• _Dataset records_:
====

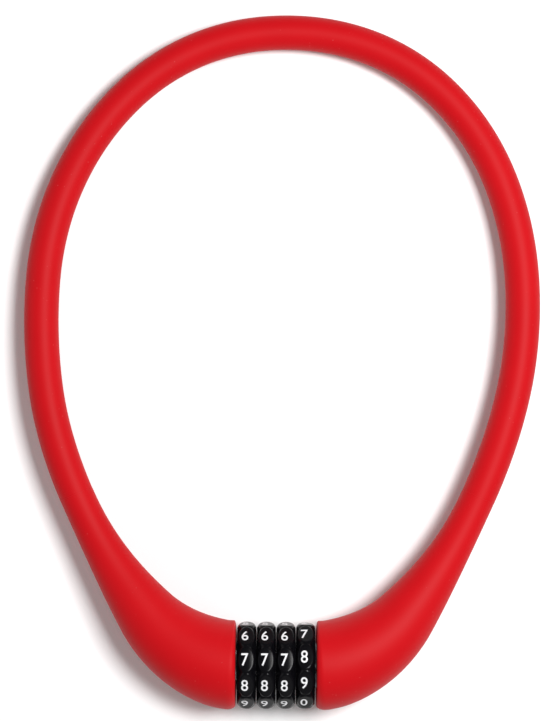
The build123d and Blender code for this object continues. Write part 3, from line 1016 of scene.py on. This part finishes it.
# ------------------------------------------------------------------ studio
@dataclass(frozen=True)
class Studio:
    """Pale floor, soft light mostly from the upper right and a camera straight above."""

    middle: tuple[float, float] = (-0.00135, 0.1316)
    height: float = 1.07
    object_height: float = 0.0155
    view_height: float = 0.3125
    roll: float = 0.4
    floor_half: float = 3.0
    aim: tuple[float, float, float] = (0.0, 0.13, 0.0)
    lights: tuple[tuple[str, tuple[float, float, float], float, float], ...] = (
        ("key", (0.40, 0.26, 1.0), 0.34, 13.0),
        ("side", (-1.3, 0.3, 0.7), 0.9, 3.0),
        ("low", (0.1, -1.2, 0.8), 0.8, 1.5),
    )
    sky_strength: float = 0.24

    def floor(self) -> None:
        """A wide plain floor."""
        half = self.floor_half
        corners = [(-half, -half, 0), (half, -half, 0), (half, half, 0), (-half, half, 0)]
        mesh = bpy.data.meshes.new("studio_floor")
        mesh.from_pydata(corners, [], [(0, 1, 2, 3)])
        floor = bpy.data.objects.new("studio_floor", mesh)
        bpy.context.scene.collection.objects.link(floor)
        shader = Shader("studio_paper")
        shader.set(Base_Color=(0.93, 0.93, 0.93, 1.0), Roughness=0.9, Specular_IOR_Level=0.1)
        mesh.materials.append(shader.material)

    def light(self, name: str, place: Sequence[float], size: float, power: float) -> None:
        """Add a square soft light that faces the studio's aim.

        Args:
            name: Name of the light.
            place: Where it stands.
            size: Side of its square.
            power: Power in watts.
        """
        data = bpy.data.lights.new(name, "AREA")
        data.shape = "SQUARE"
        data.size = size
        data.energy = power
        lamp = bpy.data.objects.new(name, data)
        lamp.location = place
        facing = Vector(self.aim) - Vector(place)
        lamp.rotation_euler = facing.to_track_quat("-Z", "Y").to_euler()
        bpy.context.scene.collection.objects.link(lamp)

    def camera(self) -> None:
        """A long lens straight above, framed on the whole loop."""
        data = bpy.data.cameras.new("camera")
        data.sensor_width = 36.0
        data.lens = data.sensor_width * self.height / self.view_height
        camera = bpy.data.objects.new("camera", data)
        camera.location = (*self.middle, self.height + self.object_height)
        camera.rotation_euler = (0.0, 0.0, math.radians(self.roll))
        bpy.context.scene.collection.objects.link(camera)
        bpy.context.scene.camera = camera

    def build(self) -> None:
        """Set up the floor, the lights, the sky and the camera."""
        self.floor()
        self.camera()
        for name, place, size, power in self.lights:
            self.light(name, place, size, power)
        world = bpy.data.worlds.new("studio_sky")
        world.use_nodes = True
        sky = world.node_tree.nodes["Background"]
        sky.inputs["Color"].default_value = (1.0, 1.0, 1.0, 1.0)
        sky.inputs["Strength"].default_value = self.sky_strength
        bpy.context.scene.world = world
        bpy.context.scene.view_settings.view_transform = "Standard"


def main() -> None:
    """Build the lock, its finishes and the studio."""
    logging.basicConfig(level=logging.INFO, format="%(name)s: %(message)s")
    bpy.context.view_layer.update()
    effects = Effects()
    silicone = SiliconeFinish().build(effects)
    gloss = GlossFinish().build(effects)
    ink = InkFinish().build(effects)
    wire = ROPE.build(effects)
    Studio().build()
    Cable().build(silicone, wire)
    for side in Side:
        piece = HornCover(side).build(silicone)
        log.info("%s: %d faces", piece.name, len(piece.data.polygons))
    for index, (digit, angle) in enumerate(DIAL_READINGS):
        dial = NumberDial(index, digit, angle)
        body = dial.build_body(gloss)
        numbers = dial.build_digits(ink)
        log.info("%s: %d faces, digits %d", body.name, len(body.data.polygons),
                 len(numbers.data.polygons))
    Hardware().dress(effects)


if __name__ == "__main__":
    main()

====

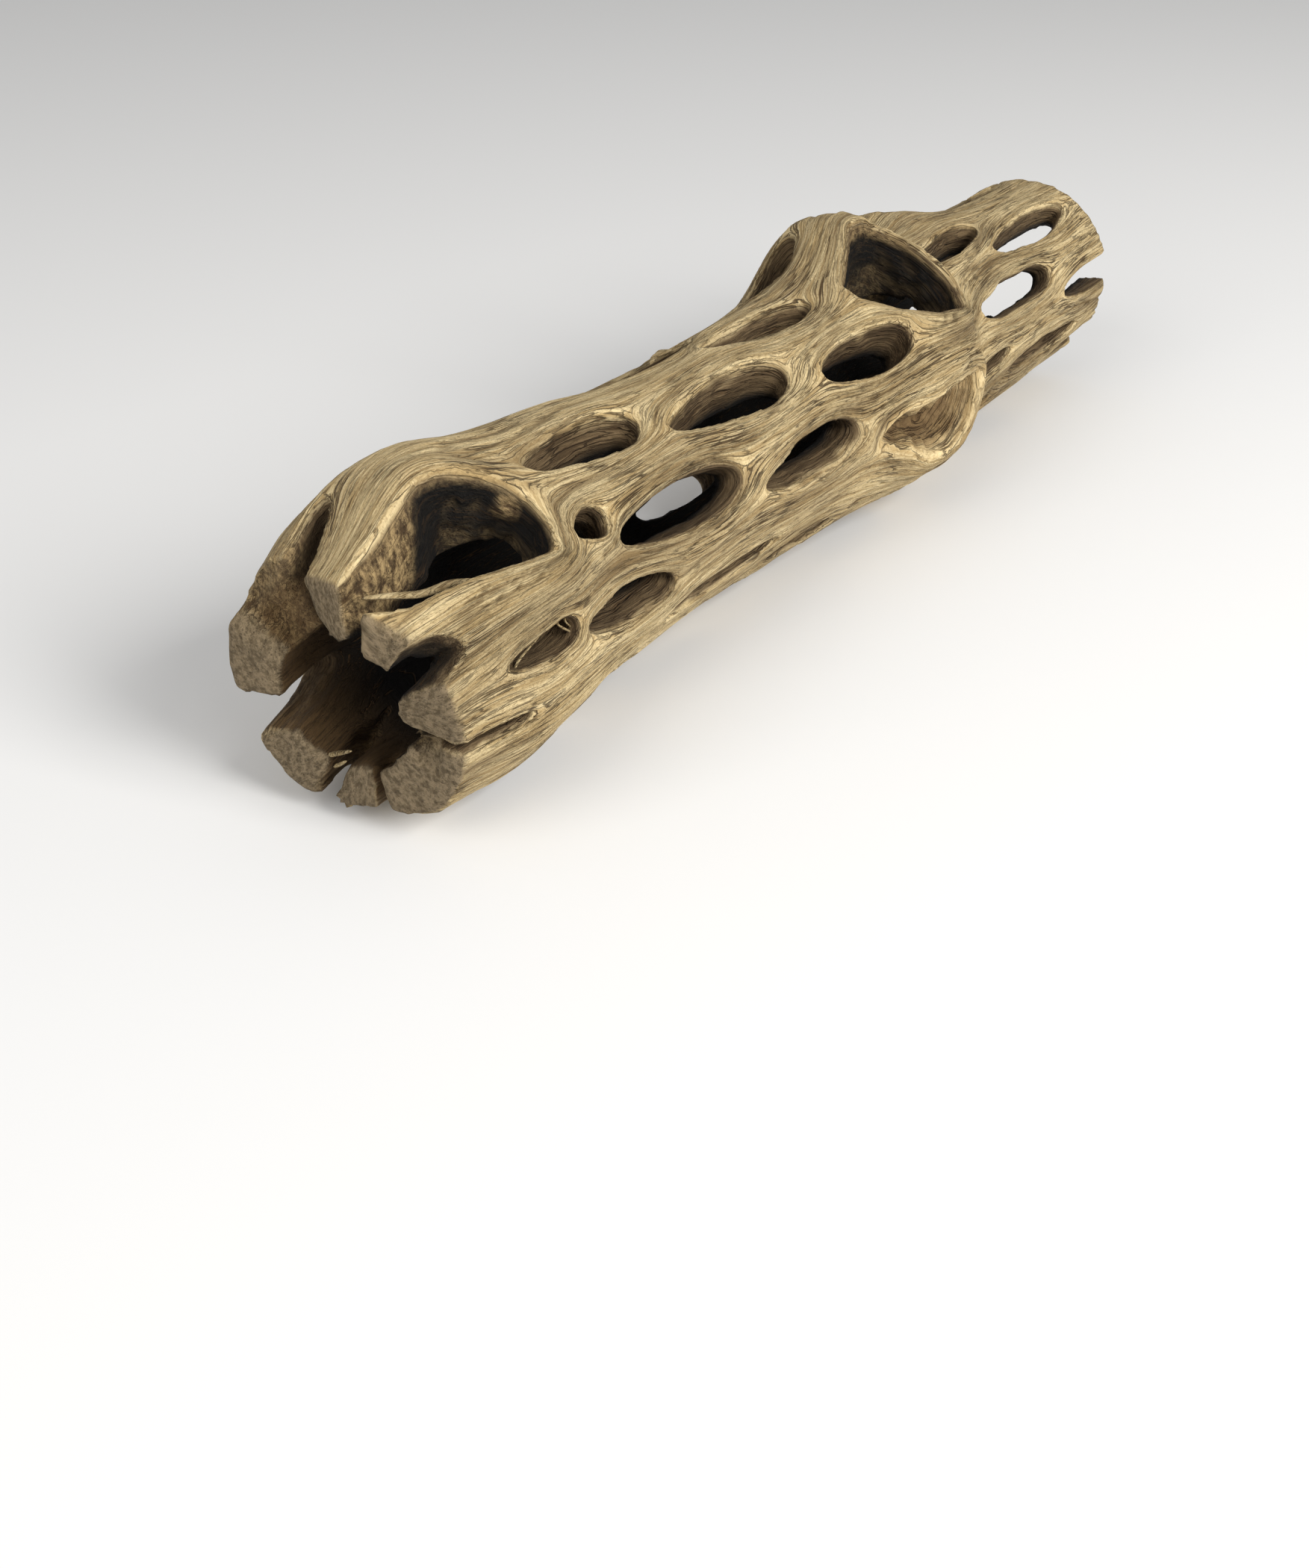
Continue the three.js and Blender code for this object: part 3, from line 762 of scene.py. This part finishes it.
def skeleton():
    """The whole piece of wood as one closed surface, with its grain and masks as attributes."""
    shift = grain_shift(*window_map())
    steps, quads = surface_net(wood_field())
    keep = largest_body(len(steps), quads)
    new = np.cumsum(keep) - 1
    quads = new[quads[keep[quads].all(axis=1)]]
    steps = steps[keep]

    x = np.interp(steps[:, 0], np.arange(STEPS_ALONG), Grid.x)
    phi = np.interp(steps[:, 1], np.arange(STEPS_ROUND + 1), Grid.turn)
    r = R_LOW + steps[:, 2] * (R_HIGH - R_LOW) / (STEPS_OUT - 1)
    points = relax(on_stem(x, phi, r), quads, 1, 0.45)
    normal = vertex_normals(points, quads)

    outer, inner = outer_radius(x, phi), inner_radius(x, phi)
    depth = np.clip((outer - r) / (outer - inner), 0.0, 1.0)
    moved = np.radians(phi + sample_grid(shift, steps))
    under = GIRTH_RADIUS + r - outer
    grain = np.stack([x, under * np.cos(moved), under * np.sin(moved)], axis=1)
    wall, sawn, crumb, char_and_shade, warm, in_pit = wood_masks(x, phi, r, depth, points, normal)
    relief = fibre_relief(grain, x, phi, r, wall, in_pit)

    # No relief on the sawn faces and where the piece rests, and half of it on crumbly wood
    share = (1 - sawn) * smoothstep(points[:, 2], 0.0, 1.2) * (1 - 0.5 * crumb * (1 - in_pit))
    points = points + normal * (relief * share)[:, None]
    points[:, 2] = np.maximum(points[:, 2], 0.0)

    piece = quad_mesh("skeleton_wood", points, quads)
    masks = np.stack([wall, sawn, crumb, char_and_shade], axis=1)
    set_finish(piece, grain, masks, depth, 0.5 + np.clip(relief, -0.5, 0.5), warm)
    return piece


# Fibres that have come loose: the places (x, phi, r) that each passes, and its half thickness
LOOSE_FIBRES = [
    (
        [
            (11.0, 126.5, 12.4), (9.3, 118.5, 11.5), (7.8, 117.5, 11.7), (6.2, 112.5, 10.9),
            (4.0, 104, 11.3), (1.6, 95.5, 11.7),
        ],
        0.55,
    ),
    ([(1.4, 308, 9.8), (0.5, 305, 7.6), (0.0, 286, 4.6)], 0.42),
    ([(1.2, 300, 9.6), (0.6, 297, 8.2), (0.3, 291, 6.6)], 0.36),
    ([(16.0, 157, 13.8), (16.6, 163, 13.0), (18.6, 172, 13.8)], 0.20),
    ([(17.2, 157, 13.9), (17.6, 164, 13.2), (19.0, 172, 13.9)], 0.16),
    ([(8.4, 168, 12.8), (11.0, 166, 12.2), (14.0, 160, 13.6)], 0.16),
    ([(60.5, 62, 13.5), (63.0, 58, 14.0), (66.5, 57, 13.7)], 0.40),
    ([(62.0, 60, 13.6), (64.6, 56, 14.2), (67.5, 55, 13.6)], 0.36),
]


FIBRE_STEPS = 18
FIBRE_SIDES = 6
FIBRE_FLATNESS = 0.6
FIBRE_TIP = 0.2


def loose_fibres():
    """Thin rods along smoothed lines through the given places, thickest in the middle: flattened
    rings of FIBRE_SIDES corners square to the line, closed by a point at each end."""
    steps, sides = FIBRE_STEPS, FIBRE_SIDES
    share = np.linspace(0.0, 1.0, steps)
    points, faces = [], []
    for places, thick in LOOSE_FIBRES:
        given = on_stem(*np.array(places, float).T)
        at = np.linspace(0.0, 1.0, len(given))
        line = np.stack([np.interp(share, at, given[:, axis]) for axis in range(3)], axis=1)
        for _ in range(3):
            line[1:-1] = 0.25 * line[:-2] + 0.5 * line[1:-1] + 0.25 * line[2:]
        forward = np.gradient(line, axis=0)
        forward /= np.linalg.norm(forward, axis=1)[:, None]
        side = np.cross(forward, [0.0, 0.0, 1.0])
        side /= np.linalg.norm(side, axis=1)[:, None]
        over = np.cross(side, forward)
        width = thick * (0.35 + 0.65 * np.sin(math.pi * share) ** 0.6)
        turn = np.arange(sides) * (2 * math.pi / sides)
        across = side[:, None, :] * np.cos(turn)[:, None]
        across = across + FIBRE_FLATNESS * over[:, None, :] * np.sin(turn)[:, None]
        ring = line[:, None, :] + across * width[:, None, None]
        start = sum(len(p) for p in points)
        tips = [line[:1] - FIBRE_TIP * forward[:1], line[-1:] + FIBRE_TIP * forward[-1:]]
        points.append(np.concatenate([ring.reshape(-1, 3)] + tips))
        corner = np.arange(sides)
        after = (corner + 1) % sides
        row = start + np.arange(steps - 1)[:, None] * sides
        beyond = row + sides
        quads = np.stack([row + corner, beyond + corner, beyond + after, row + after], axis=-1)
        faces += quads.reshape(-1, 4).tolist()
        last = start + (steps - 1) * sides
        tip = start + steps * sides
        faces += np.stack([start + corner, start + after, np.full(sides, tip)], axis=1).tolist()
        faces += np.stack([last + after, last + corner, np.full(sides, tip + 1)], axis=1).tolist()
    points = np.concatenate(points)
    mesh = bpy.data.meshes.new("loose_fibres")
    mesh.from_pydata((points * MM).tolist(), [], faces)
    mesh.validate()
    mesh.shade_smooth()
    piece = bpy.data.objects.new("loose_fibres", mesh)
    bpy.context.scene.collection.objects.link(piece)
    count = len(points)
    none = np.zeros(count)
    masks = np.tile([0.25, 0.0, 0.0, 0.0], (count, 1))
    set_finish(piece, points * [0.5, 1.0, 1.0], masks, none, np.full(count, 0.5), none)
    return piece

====

• _Exercise instructions_:
Repeat exactly the lines from the one that contains "The build123d and" through the one that contains "the studio's aim.", and only those.

• _Answer for this exercise_:
The build123d and Blender code for this object continues. Write part 3, from line 1016 of scene.py on. This part finishes it.
# ------------------------------------------------------------------ studio
@dataclass(frozen=True)
class Studio:
    """Pale floor, soft light mostly from the upper right and a camera straight above."""

    middle: tuple[float, float] = (-0.00135, 0.1316)
    height: float = 1.07
    object_height: float = 0.0155
    view_height: float = 0.3125
    roll: float = 0.4
    floor_half: float = 3.0
    aim: tuple[float, float, float] = (0.0, 0.13, 0.0)
    lights: tuple[tuple[str, tuple[float, float, float], float, float], ...] = (
        ("key", (0.40, 0.26, 1.0), 0.34, 13.0),
        ("side", (-1.3, 0.3, 0.7), 0.9, 3.0),
        ("low", (0.1, -1.2, 0.8), 0.8, 1.5),
    )
    sky_strength: float = 0.24

    def floor(self) -> None:
        """A wide plain floor."""
        half = self.floor_half
        corners = [(-half, -half, 0), (half, -half, 0), (half, half, 0), (-half, half, 0)]
        mesh = bpy.data.meshes.new("studio_floor")
        mesh.from_pydata(corners, [], [(0, 1, 2, 3)])
        floor = bpy.data.objects.new("studio_floor", mesh)
        bpy.context.scene.collection.objects.link(floor)
        shader = Shader("studio_paper")
        shader.set(Base_Color=(0.93, 0.93, 0.93, 1.0), Roughness=0.9, Specular_IOR_Level=0.1)
        mesh.materials.append(shader.material)

    def light(self, name: str, place: Sequence[float], size: float, power: float) -> None:
        """Add a square soft light that faces the studio's aim.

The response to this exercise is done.